Allen Klose

Chief Marketing Officer
ACE Cash Express

On Monday, May 17, the Chief Marketing Officer Institute will reveal the winners of its "CMO of the Year" award for leadership excellence. The following interview, conducted by the CMO Journal and CMO.com, is one of 10 with each of the finalists. Click here for our conversations with the other nine finalists.

>> Category
Large Organization

>> Company Description
Founded in 1968, ACE Cash Express, Inc. provides financial services, including short-term consumer loans, check cashing, bill payment and prepaid debit card services. At the end of 2009, ACE had a network of 1,758 stores in 38 states including the District of Columbia, consisting of 1,688 company-owned stores and 70 franchised stores. During 2009, ACE served more than 41 million customer visits with volume in excess of $14 billion.  

>> Highlights
In 2009, unemployment rates reached double-digit levels and consumer confidence fell to record lows. These economic pressures also weighed heavily on ACE Cash Express, which is a business highly dependent on people having jobs with paychecks to cash. Employment status also affects their ability to get a loan, wire money to their family and friends, and pay bills. Despite these challenges, ACE grew its EBITDA by nearly $10 million dollars, or 14%, and experienced only a 3% reduction in overall revenue. Central to this performance, Chief Marketing Officer Allen Klose played a critical role in the company’s strategic planning process, which focused on offering more products through the existing retail stores and to expanding the company’s Internet offering.

>> The Conversation
Q:
One would assume your budget and strategic plan for 2009 was in place when the financial crisis dramatically deepened in Q4 2008. How did you change your original plan to adapt to the new environment?
A:
Our board of directors, CEO, and management team had a strong read on the U.S. economy and were not afraid to take appropriate action. In addition–and this is critical–the changing financial situation of our customer base was a leading indicator of the negative trends in the economy. When new home construction began to slow, our customers–the men and women building homes–were the first to be impacted. When families slowed their use of casual family dining establishments, our customers–the cooks, bus boys, waiters and waitresses–were the first to have their hours reduced or to be laid off. When purchases of new cars and furniture slowed, our customers–the men and women working in manufacturing–saw their hours reduced and, in some cases, their plants closed. ACE’s customers work in virtually all segments of the economy and were impacted early and hard during this current economic recession. With these insights into the marketplace and economy, ACE took aggressive steps in August 2008 to right-size our business and implement a new set of strategic initiatives.

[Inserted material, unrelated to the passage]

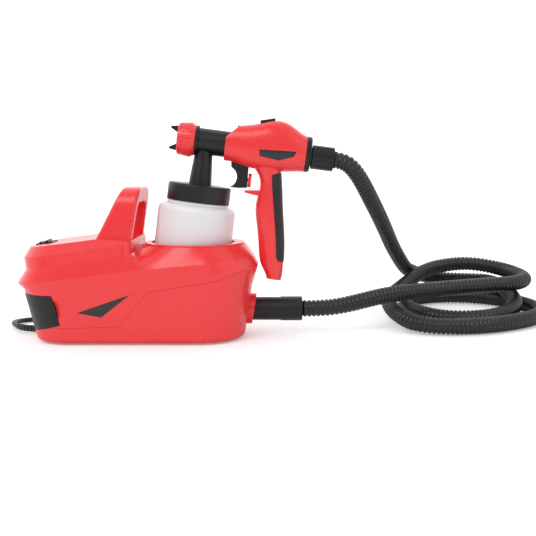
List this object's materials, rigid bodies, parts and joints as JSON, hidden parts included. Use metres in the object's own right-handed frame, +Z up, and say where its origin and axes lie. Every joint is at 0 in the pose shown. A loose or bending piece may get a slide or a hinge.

Q: Can you elaborate on those steps?
A:
ACE implemented three broad, strategic initiatives to address the economic crisis and the projected impact on our business. First was a plan to conserve capital; we stopped acquiring and building new stores and adopted a process to review all capital expenditures. Second, we focused all of our marketing and new-product development energy on opportunities we could offer in our existing ACE locations and on the Internet. We spoke to our customers and developed an expanded product offering to ensure we could continue to serve their financial needs. Central to this strategy was our aggressive push with prepaid debit cards and direct deposit, as well as allowing customers to transact with ACE on the Internet. Third, we right-sized our business and cost structure based on the forecasted needs of the business. Our operations team was able to save millions of dollars through labor and store operating efficiencies.

Q: You worked closely with your CFO on 2009 strategic planning efforts, which were key to the company weathering the extremes of the financial crisis. Describe that partnership–what makes it work?
A: Our CFO, Douglas Lindsay, and I have had a great working relationship for the past five years. The success of our relationship is based on three main factors. First, we both work hard to understand and appreciate each other’s function. This understanding is critical as we move forward with ideas that make both marketing and financial sense. Second, we test and measure everything we do at ACE. We only roll out marketing programs and new products after they have been thoroughly evaluated with consumer research and then tested in stores and markets. After we’ve implemented our marketing plans, we continue to provide analysis to ensure we are generating a positive ROI for the organization. Last, both Douglas and I are incented by our CEO on the same set of metrics–metrics we have both agreed to and bought into. We are both centrally focused on creating value for our customers and ultimately for our investors.